Yeah it was really bad, I really couldn’t stand how slow it is, so now I’ll just be sticking to the optimizations recommended here feels a lot better though it consumes a little bit more power.
Well that’s how much it idles on Windows w/ the dGPU turned off, on Linux it’s 8W(wish I could get it to 6W like windows haha) but I’ve double checked and GPU really is off on Linux too at 8W.
If it actually consumes less power in you super limp mode means it is also doing less. You may need to have a look at your background tasks or something. the 5w pl puts even the more efficient 7480u way outside it’s best efficiency so it’s probably even worse on a less efficient bin of a previous generation.
Hi @1115, glad things have improved and are more responsive. It may be worth trying powertop --calibrate and once that’s finished see what it reports as the biggest draw.
After looking at that, powertop --auto-tune may also be worthwhile. If you’re happy with the results of that, you could add it to your start-up scripts or via udev for when on battery.

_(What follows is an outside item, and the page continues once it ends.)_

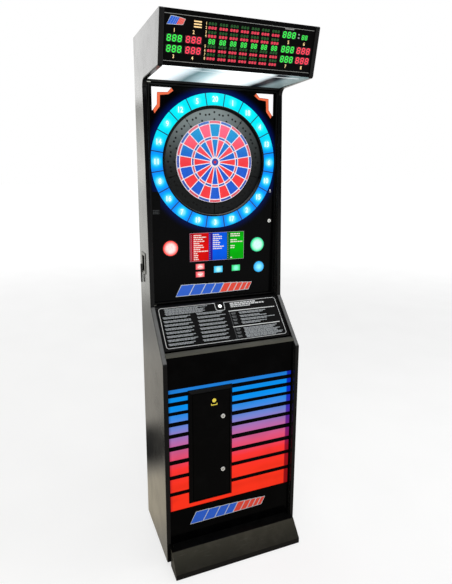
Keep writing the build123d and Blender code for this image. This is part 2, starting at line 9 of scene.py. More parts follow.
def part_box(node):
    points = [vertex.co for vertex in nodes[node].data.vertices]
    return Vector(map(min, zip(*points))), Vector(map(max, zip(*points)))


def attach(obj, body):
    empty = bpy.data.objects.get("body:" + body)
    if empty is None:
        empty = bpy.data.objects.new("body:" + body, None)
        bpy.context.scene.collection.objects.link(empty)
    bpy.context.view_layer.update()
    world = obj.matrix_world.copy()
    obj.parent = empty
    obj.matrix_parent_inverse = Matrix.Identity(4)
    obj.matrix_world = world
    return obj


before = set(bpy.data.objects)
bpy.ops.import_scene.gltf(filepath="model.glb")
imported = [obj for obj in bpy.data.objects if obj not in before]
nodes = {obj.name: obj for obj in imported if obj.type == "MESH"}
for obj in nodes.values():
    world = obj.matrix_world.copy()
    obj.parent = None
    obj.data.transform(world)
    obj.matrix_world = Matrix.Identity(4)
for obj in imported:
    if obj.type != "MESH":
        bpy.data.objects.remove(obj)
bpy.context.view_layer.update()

Looking at powertop output and the FW13 with mediatek wifi, I’ve tested turning power management off, which improves performance but also increases reported draw by ~1W.
Based on these specs for your laptop, I would also try a lower refresh rate to see if that resolves the dropped frames (start at 60Hz and then go up from there).
Otherwise, for graphic performance, you may wish to look at folks with the same or similar laptop/cpu to see what kernel flags are in use for the gpu? Or try the proprietary AMD graphic drivers. I have to use them on a desktop for DaVinci Resolve and they have been improving.
@Mario_Limonciello Thanks for putting up that MR, I tested it and reported in the MR (hopefully the bump/results help!) Hopefully this gets merged, it makes a huge difference in power draw and will allow for great power saving without needing to configure/manage something like TLP.